MS: No, it isn’t. Gender or any other type equality is not a number that should be reached or a quota that should be achieved. It should actually be the belief that all male and female citizens living in this country are equal and the desire to annihilate all places of inequality. It is a deep conviction that all lines of discrimination should be erased and the ways in which we will all participate in decision-making should be affirmed. We can see here that it is not affirmed, because making decisions means being transparent and accountable for the adopted solutions. Enabling citizens to participate in decision-making processes, informing them and enabling them to be informed, all this represents the basis and foundation for equality. The fact that there will be 40 or 60 percent of female MPs who got seats in the Assembly by someone’s decision, doesn’t mean much.

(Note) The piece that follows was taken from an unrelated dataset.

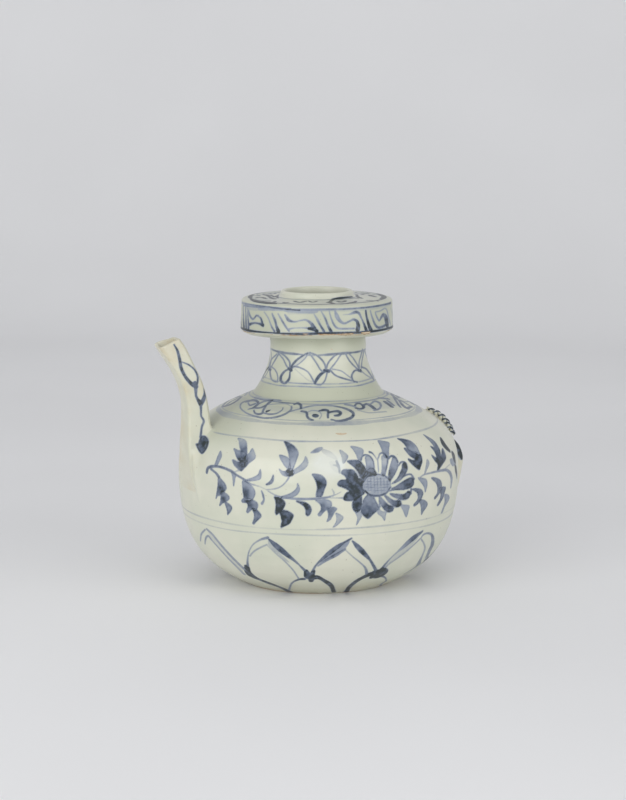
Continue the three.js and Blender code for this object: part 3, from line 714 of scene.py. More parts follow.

OP: Does that mean that not much can be expected from the newly re-announced Law on Gender Equality?
MS: We do not expect changes for the better. Something extraordinary should really happen in order to restore at least the expectation that the law will be implemented. Given the way this version is being drafted and the extent to which interested parties are being consulted, nothing indicates that it will be different than before.
OP: Do you remember any example when the legislator listened to some recommendations of the non-governmental sector? Do they consult you?
MS: It is one thing to consult and another to accept the experience of organisations, civil society, academic institutions or institutions at the local level that face various problems on a daily basis. When we talk about gender equality, violence or social policy, or about situations in which victims of domestic violence or human trafficking find themselves, laws are mostly created from the top. A working group composed of people who do not have experience in dealing with this problem is formed, and the experiences of those who deal with it authentically are not taken into account. I do not believe that we will get a new instrument by law that is supposed to help us monitor what the state is doing on that issue. However, NGO “Atina”, as well as a number of other women’s and feminist organisations, participates in all discussions about solutions concerning women and girls, their economic position. We are working to promote a better social position of women because it is the only way for them to regain control over their lives and to fight for equality.
OP: Therefore, we should by all means participate in talks with legislators?
MS: All this reminds us how important it is to defend the state from the authorities. It has become a great threat, to playact a dialogue, to obtain legitimacy from the civil sector and then to continue as if nothing had ever been agreed. Until responsibility is assumed and consequences borne, there can be no progress. Also, there will be no economic progress or gender equality if we do not make decisions to close Chapters 23 and 24 in the EU accession, which refer to the rule of law. There will be no progress until people understand the correlation between the rule of law and an independent judiciary, a strong fight against corruption and organised crime, a public administration and police reform. Without that, we can’t go anywhere.